As General Shaposhnikov put the matter, "The Party has turned into a car which is steered by a reckless, drunken driver who is always breaking the traffic rules. It's high time to take away the driver's license and prevent a catastrophe. ...It is necessary that people learn to think." (Remnick, p.418)

"Who does this bishop really speak for?" - the very title of Bopela's attack on Archbishop Tutu on 6 October speaks the same language of "internal-enemy-danger-psychosis" which the ANC learnt from the machineguns of Novocherkassk, and which characterised Bopela's abuse of his own position as an officer of the National Assembly.

Listen to his tone, writing about Archbishop Tutu: "He chaired the TRC, that exercise where officers of the apartheid police were being granted forgiveness, while they apologized yet smiled at us?"

Yet the torturers of iMbokodo received identical idemnity from the TRC, and well-paid posts in the new state - a point not mentioned by Mr Bopela.

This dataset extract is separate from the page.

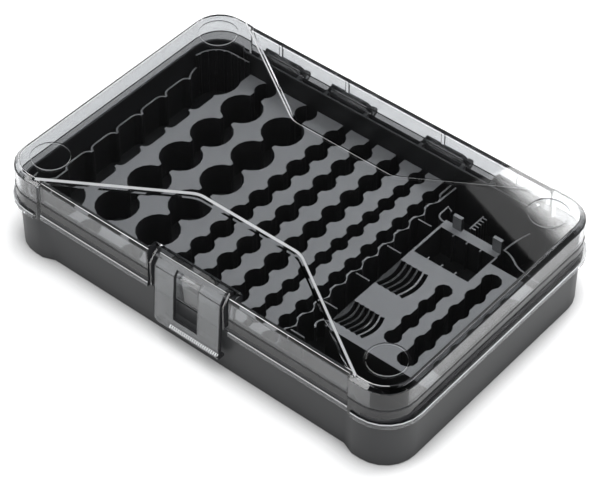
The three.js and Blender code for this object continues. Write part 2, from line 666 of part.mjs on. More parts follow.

Kragdadiger tone of menace from the apartheid era appears again in the following words, echoing the coarse remarks of that era about a whole generation of troublesome priests:  "I believe we have more pressing problems in this country than the granting or not of visas to monks. The trade with China may not be an important consideration to the Bishop and his liberal friends, but a relationship that promises to bring more investment to our country is more important than any number of bishops and Da Lai Lamas."

For Dalai Lama, read Archbishop Huddlestone, the Reverend Michael Scott, Bishop Ambrose Reeves and numerous others....

The shadow deputy foreign minister for the Democratic Alliance, Stevens Mokgalapa, was not wrong to state that the Zuma government has "allowed China to dictate foreign policy" and that the government has made a breach of sovereignty by "bowing to pressure from a foreign power."

Thula Bopela's apartheid-era response merely confirms the justice of Archbishop Tutu's outrage.

Once again - in defiance of the ideals of its founding fathers - the ANC has shown its predeliction for dictatorship.

And once again, Archbishop Tutu has provided moral and spiritual guidance to the country.